Former US Senator John Sununu on the health care reform waivers issued by HHS:
At one point during recent debt negotiations, President Obama laid down a list of “untouchable” budget items. Topping that list was anything having to do with implementing or enforcing the Health Care Reform Act. Ironically, the hard line came only after the Department of Health and Human Services regulators had issued waivers exempting 1,400 companies from the harsh effects of ObamaCare.
Everyone knows that regulators write the rules. But the real power comes with the power to tell states, industries, or, as in this case, individual companies that they don’t have to comply.
At about the same time, HHS began shutting down the waiver program - an action it announced on a Friday afternoon, the customary way to bury bad news in Washington. Companies now face a September deadline to apply for protection. After that, they’re out of luck. According to the administration, without the special treatment, health care premiums for 3 million workers would have gone up by 10 percent or more. A note to social engineers of all parties:
If you have to protect 3 million people from a brand-new law, it probably wasn’t very well written in the first place.

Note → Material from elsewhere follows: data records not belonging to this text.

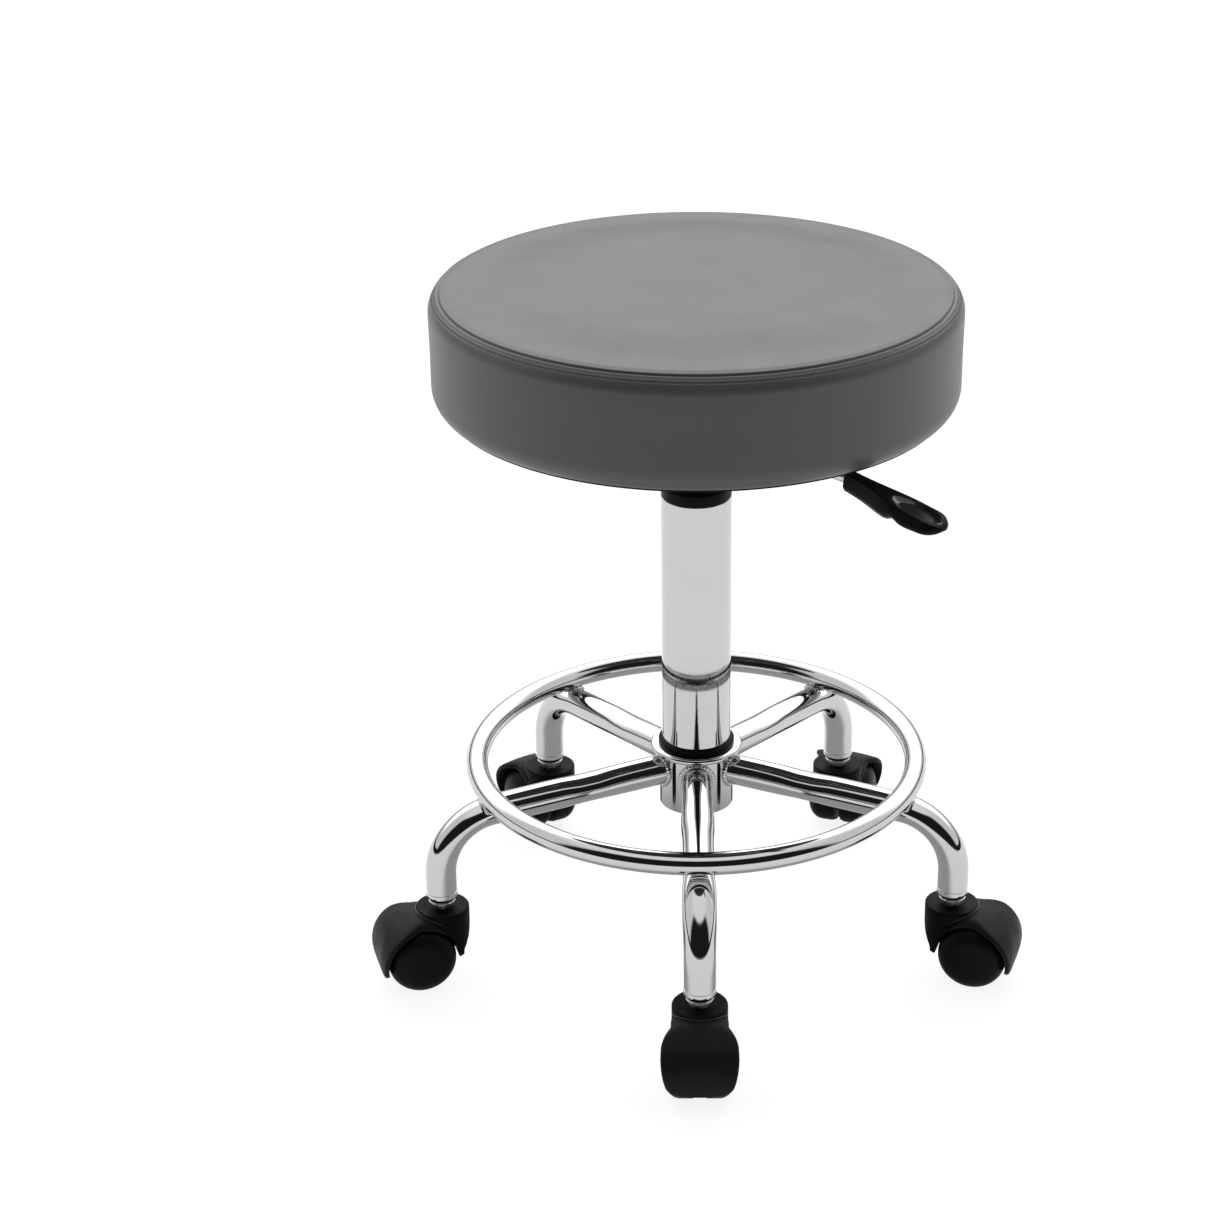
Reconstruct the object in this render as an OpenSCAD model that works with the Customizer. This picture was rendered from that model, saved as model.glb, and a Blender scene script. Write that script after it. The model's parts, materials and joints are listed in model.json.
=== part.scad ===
// Round salon stool on five twin-wheel casters: upholstered round cushion, gas-lift column
// with a height lever, five bent tube legs and a ring that the feet rest on.
// Millimetres, +Z up. The origin is on the column's axis, at floor level.

/* [Cushion] */
// Radius of the round cushion
seat_r = 180; // [165:1:200]
// Height of the cushion's flat top above the floor, at the lowest setting
seat_top = 510; // [500:1:515]
// Radius of the soft upper edge
edge_r = 14; // [8:1:20]
// Radius of the tucked lower edge
tuck_r = 17; // [12:1:20]
// Thickness of the artificial leather
cover_t = 1.2; // [0.8:0.1:2]
// Radius of the plywood board
board_r = 171; // [150:1:172]
// Thickness of the plywood board
board_t = 12; // [9:1:15]

/* [Gas lift] */
// Radius of the chromed outer tube
column_r = 25; // [25:0.5:30]
// Top of the chromed outer tube
column_top = 356; // [350:1:360]
// Radius of the sliding pressure cylinder
cylinder_r = 14; // [13.5:0.5:14]
// Radius of the piston rod
rod_r = 5; // [4.5:0.5:5]
// Height that the cushion can rise
lift = 140; // [100:1:140]

/* [Base] */
// Angle of the front leg, measured from the +X axis
front_leg_angle = -89.3; // [-92:0.1:-88]
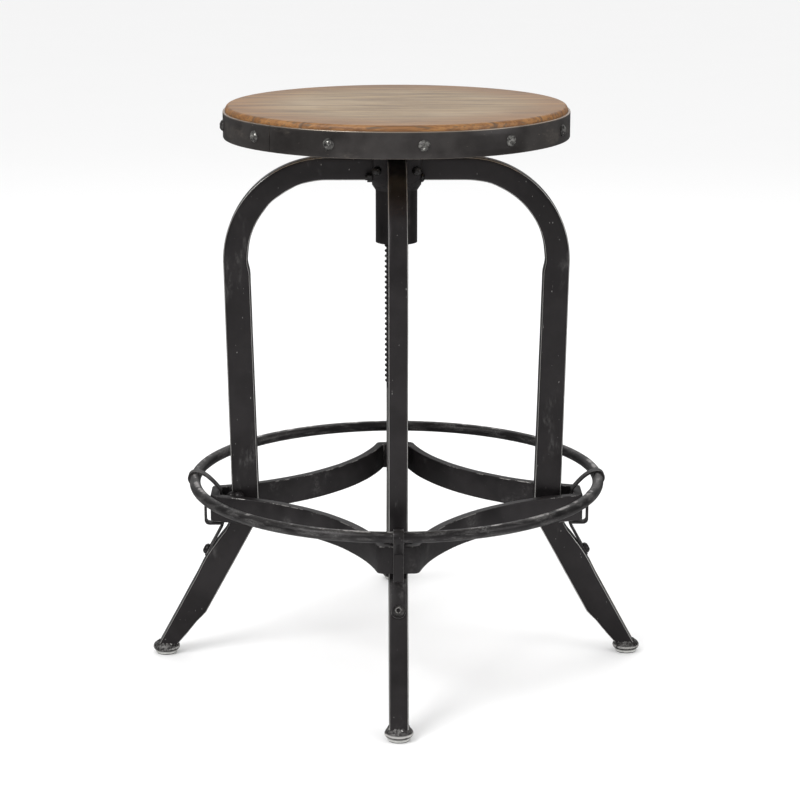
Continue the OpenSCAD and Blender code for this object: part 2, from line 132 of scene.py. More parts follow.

If you have to protect 3 million people from a brand-new law, it probably wasn’t very well written in the first place.
That this was an unintended consequence is clear from the fact that the law never contemplated a need for waivers in the first place. In a stroke of bureaucratic magic, HHS simply granted itself the power, and started dispensing the passes. Only when independent groups started pressing for transparency did things begin to shut down.